Bungie is a fully remote company. So there, badge logs were no use to me. Confluence logs were very useful. My first thought is that I have to authenticate if it’s real. Because a lot of the leaks were educated guesswork. My next thought would be: Who had access to it?

We had a situation with a content creator. We’d done a community day where we’d brought in a bunch of community content creators and opened up a stream. One of them took photos of his computer and released those, for clout. Not on his own name, just leaked them out, so he could get clout with the websites he was leaking them to.

We figured it out. Who were the streamers on that call? There were 12 of them. Let’s start looking at these streamers. One of them had two computers, and one day he streamed from his other PC. We saw the icons on the bottom of his screen were exactly the same ones as in one of the photographs. Alright, that’s our guy. So we set up a call with him.

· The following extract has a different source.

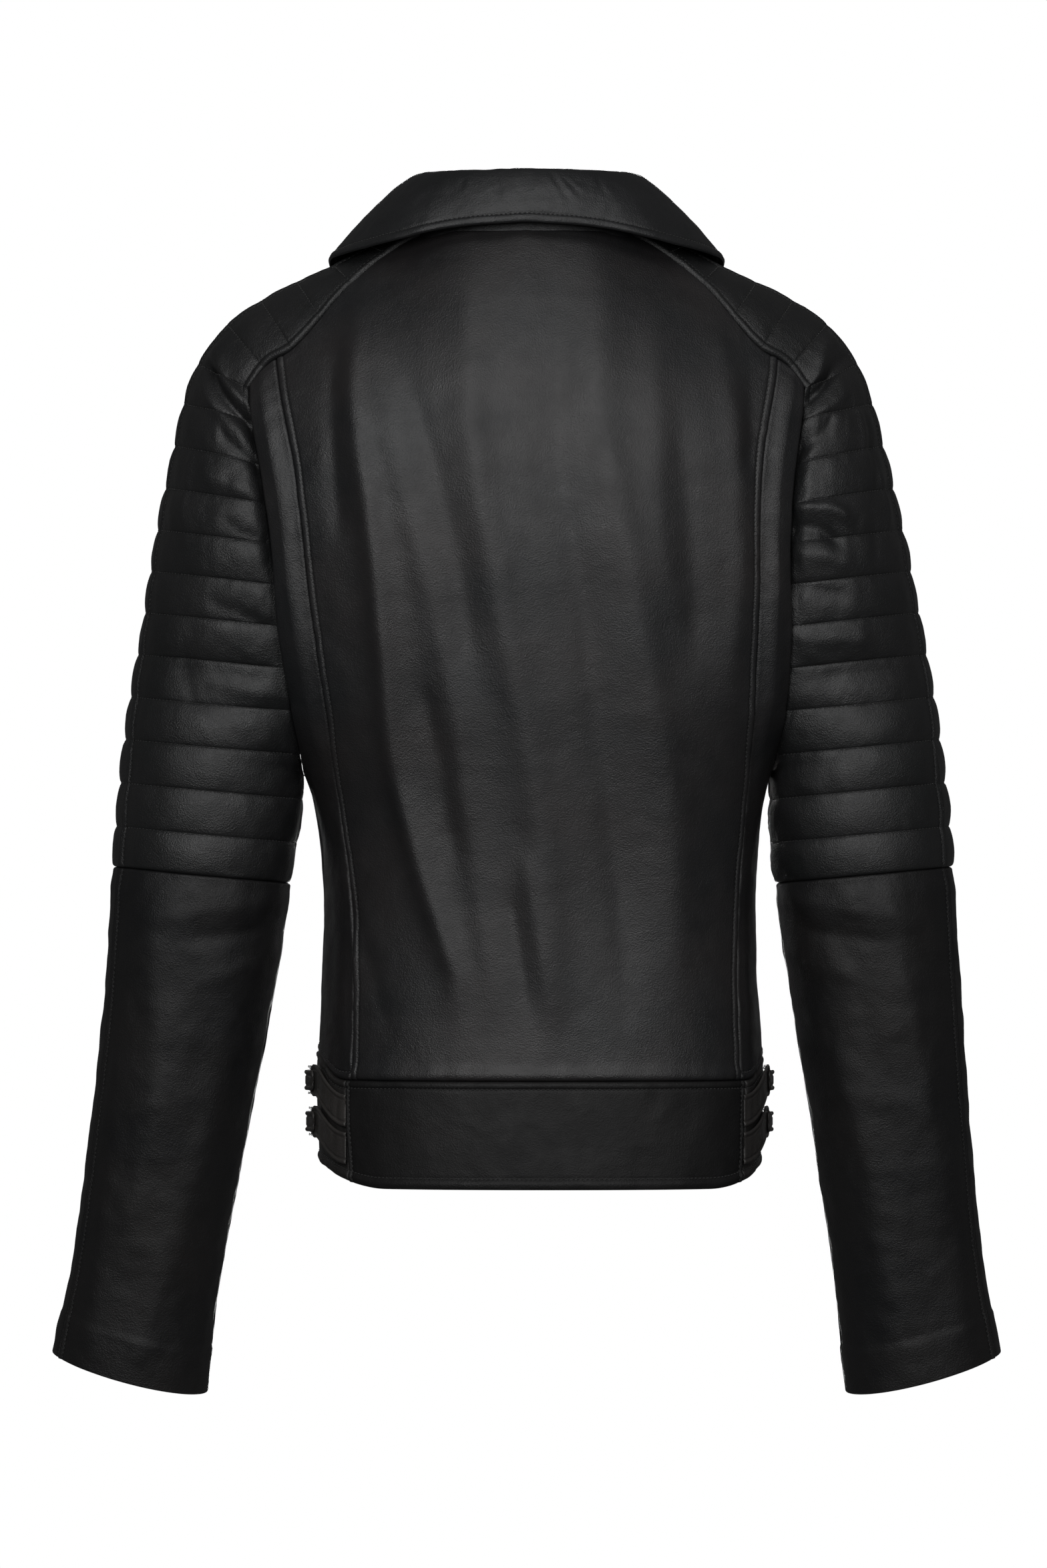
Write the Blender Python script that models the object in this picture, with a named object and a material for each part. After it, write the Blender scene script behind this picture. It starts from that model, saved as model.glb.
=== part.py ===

He started trying to say, ‘It must have been my roommate who walked in and took a photo of my screen.’ One, we don’t care. Secondly, and more important my friend, no it wasn’t. Because if you look at the angle of the camera, you can tell the camera was being held in the photographer’s right hand. We can see the room you’re in right now. Your door is to your left. So either your roommate came in, walked behind you to your right and took a photograph, and you didn’t notice it — or you took the photograph yourself.

Do you pursue legal action or just ban them?

No, we just ban them from future content. And we banned his account from the game for good measure.

That probably pissed him off even more.

He’s a streamer. He found out he was banned when he went to stream.

Sad. Well, tragic, I should say.

Sad as in: ‘Why did you shoot yourself in the face?’

What to play this weekend

I’ve been diving back into Final Fantasy XIV, the beloved online roleplaying game that recently got a new expansion, Dawntrail. Although Square Enix Holdings Co.’s multiplayer online role-playing game can be intimidating — and pricy, thanks to the monthly subscription — the vibes are just so good. Between the clever writing and delightful music, it’s a fun place to spend a few hundred hours.